You know the drill – buying and selling shares of stock in public companies is just a mouse click away. You pick up a few shares you like, hold on to them as long as you want, then unload them if you like the current market price.
Sounds easy enough, but here is a trick question: what if you decided to buy the whole business. Why do this? In short, to control the company.
Just think of all the exciting things a company’s owner can do:
- hire and fire executives
- invest in new markets
- declare dividends
- put his best buddies on the board
- raise additional capital
- sell off unwanted operations.
In short, to define the future course for the entire business.
You might think that to get to the magical 50.1% of the company’s ownership all you have to do is offer to pay the market price per share, right?
Not so fast. Consider the individual investors holding a few shares of the company apiece. They are enjoying the benefits of dividend payouts and capital appreciation as time goes by. You come along and make a tender offer to buy their stock.
The question is: what is the incentive for all these independent investors to part with their holdings? They know they can sell their shares at the current market price if they so chose. To motivate all these investors to give up their shares at once you need to offer more.

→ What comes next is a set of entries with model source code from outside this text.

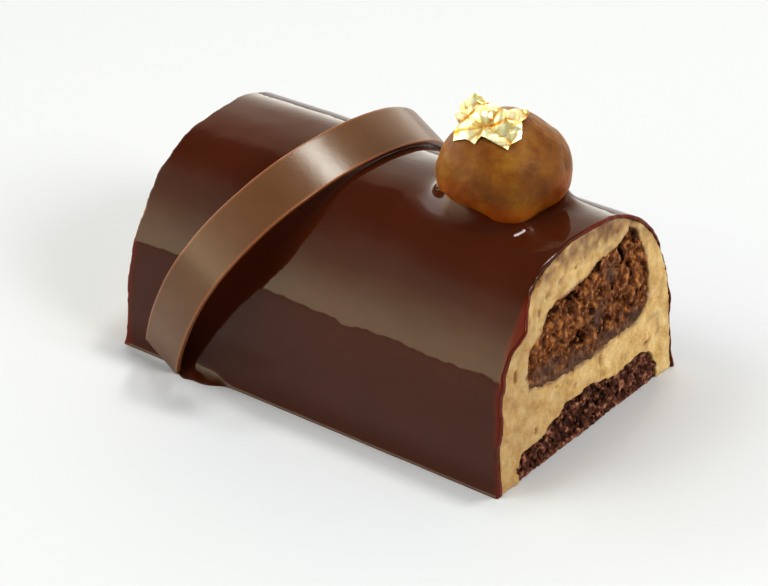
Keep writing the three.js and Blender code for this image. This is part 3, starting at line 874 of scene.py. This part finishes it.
def make_chestnut():
    shape = bmesh.new()
    bmesh.ops.create_icosphere(shape, subdivisions=CHESTNUT_SUBDIVISIONS, radius=1.0)
    way = np.array([v.co[:] for v in shape.verts])
    faces = np.array([[v.index for v in f.verts] for f in shape.faces])
    shape.free()
    way /= np.linalg.norm(way, axis=1, keepdims=True)
    u, v, w = way.T
    grow = CHESTNUT_GRAIN * layers_of_noise(u, v, w, CHESTNUT_GRAIN_SCALE, octaves=4, seed=6.0)
    points = chestnut_point(way, grow)
    low = (LOWER_ORANGE_TOP - points[:, 2]) / LOWER_ORANGE_FADE + 0.5 * noise(u * 2.6, v * 2.6, w * 2.6)
    new_piece("candied_chestnut", points, faces, chestnut_material(), "chestnut",
              {"low": np.clip(low, 0, 1)})


# Gold leaf

LEAF_RINGS, LEAF_SECTORS = 60, 300
LEAF_INNERMOST = 0.015
LEAF_THICKNESS = 0.05
LEAF_TEAR = 0.07
LEAF_MIDDLE = np.array([-2.0, 7.8])
LEAF_SHIFT = np.array([-1.15, -0.35])
# Corners of the torn leaf, to the right of and above the chestnut's middle as the camera sees them
LEAF_CORNERS = np.array([
    (4.7, 9.1), (5.35, 10.25), (4.67, 10.6), (3.5, 10.6), (2.36, 10.4), (1.2, 9.86),
    (-0.15, 10.25), (-1.1, 11.6), (-2.66, 12.56), (-4.2, 13.7), (-5.75, 13.34), (-7.87, 12.2),
    (-8.16, 11.2), (-8.55, 9.5), (-7.7, 7.9), (-8.84, 6.4), (-8.65, 4.65), (-6.3, 4.84),
    (-4.9, 3.88), (-3.8, 5.4), (-1.1, 3.88), (1.0, 2.8), (1.7, 3.9), (3.5, 5.0), (3.8, 8.7),
])
# Creases, as direction in degrees, wavelength, height and phase
LEAF_FOLDS = [
    (99, 3.9, 0.75, 0.15), (57, 5.6, 0.65, 0.40), (131, 3.3, 0.40, 0.7), (12, 4.1, 0.35, 0.2),
    (76, 1.7, 0.12, 0.5), (158, 1.3, 0.07, 0.1),
]
FOLD_BEND, FOLD_BEND_SCALE = 0.25, 4
# Folds higher than this get shade painted into their valleys, of this half width
VALLEY_FROM, VALLEY_HALF = 0.38, 0.32
# The leaf stands off the chestnut, higher towards its upper corners, and never closer than a least
LEAF_HEIGHT, LEAF_RISE, LEAF_RISE_START, LEAF_RISE_WIDTH, LEAF_LEAST = 0.25, 0.95, 5, 3.5, 0.12
# Half width, half height and radius of the chestnut as the camera sees it, the share of them over
# which the leaf lies on it, and how steeply it hangs beyond
SEEN_WIDTH, SEEN_HEIGHT, SEEN_RADIUS, LYING_SHARE, HANG = 12.5, 11.4, 12, 0.86, 0.9


def folds(right, up):
    """Height of the leaf's creases, and how near their valleys are for painted shade: sharp waves
    that cross.
    """
    bend = [wave(right, up, FOLD_BEND, FOLD_BEND_SCALE, seed) for seed in (4.0, 9.0)]
    bent_right, bent_up = right + bend[0], up + bend[1]
    total, valley_shade = 0.0, 0.0
    for degrees, wavelength, height, phase in LEAF_FOLDS:
        a = math.radians(degrees)
        t = (bent_right * math.cos(a) + bent_up * math.sin(a)) / wavelength + phase
        total = total + height * (1 - 2 * np.abs(2 * (t - np.floor(t)) - 1)) * 0.5
        if height > VALLEY_FROM:
            away = np.abs(t - np.round(t)) * wavelength
            strength = 0.7 + wave(right, up, height=0.6, scale=2.1, seed=degrees)
            valley_shade = np.maximum(valley_shade, np.exp(-(away / VALLEY_HALF) ** 2) * strength)
    return total, valley_shade


def on_chestnut(right, up, back_axis, right_axis, up_axis):
    """Directions from the chestnut's middle to its skin, for places that the camera sees."""
    held = right[:, None] * right_axis + up[:, None] * up_axis
    p, q = held / CHESTNUT_RADII, back_axis / CHESTNUT_RADII
    half = p @ q
    root = np.sqrt(np.maximum(half ** 2 - (q @ q) * ((p * p).sum(1) - 1), 0))
    out = (-half + root) / (q @ q)
    way = (held + out[:, None] * back_axis) / CHESTNUT_RADII
    return way / np.linalg.norm(way, axis=1, keepdims=True)


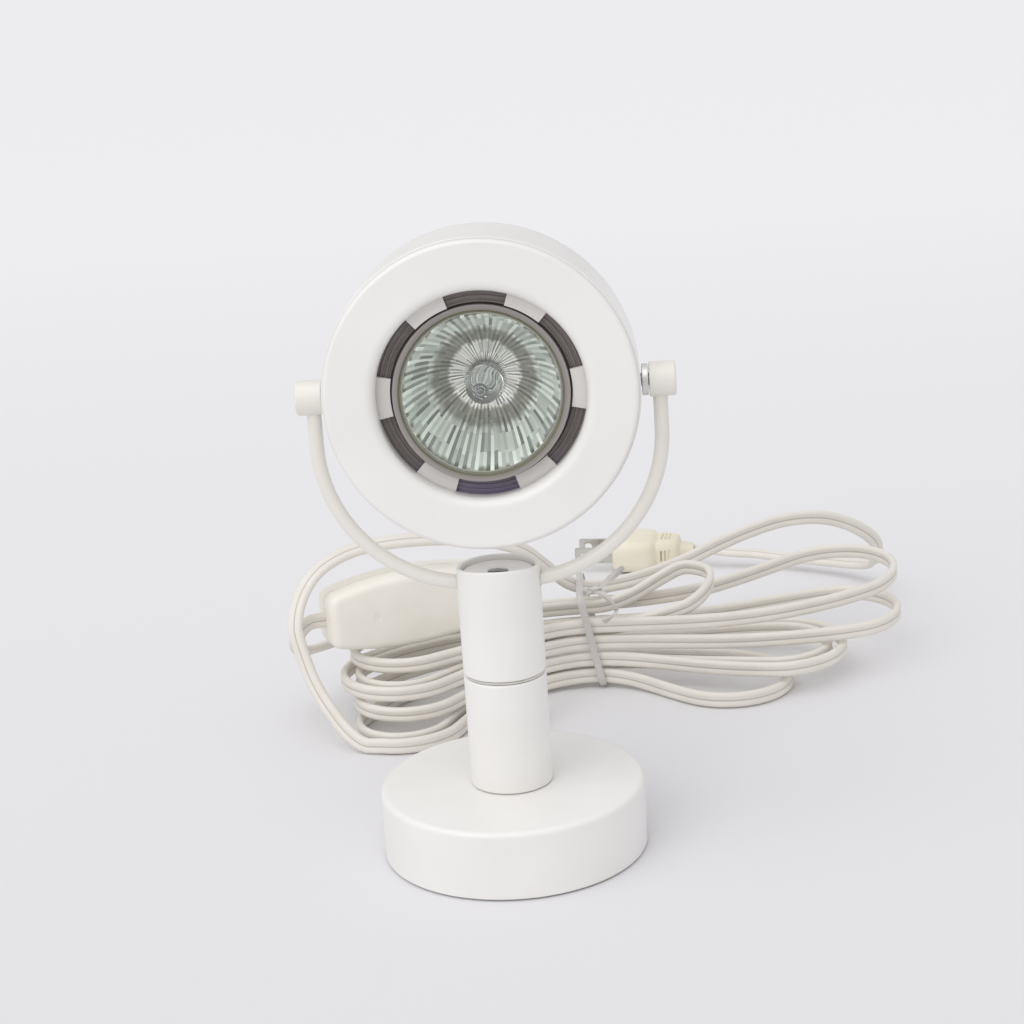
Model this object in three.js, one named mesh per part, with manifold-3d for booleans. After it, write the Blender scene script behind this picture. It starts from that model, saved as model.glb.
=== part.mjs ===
// Small spot lamp: round base, two-part stem that swivels, a bent yoke and a drum head that tilts.
// Millimetres. The origin is the middle of the base on the floor, +Z is up and the lamp faces -Y.
import * as THREE from "three";
import { mergeVertices } from "three/addons/utils/BufferGeometryUtils.js";
import Module from "manifold-3d";

const wasm = await Module();
wasm.setup();

// Driving sizes of the whole lamp
const BASE_RADIUS = 39.5;
const BASE_HEIGHT = 21;
const STEM_RADIUS = 12.25;
const SWIVEL_HEIGHT = 55.1;
const UPPER_STEM = 32.9;
const HEAD_CLEARANCE = 8;
const HEAD_RADIUS = 45;
const HEAD_FRONT = 11.5;
const HEAD_STRAIGHT = 13;
const HEAD_DOME = 37.5;
const HEAD_SHIFT = 0.9;
const YOKE_CLEARANCE = 4.5;
const YOKE_ROD_RADIUS = 2.1;
const KNOB_RADIUS = 5;
const KNOB_LENGTH = 7.6;
const KNOB_SETBACK = 3;
const BULB_RADIUS = 25.2;

const stemTop = SWIVEL_HEIGHT + UPPER_STEM;
const pivotHeight = stemTop + HEAD_CLEARANCE + HEAD_RADIUS;
const yokeHalfWidth = HEAD_RADIUS + YOKE_CLEARANCE;
const knobInner = yokeHalfWidth - KNOB_SETBACK;

// Clearances that parts share
const SEAT = 0.3;
const RUNNING = 0.35;
const SLIP = 0.3;
const OVERRUN = 1;

// How round the turned pieces are
const FINE_SIDES = 36;
const PLAIN_SIDES = 24;
const SMALL_SIDES = 16;
const TINY_SIDES = 10;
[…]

That’s where the control premium comes in. You need to offer a per-share price that is high enough in order to induce these investors to sell. How high? Enough to convince them that giving up their future benefits from holding on to the stock is worth it.
So there you have it. Control premium increases the per-share price in order to get the current investors to tender their shares. For the acquiror, control premium paid is the additional value of controlling the business.
However you slice it, the whole company is worth more than just the sum of individual share prices.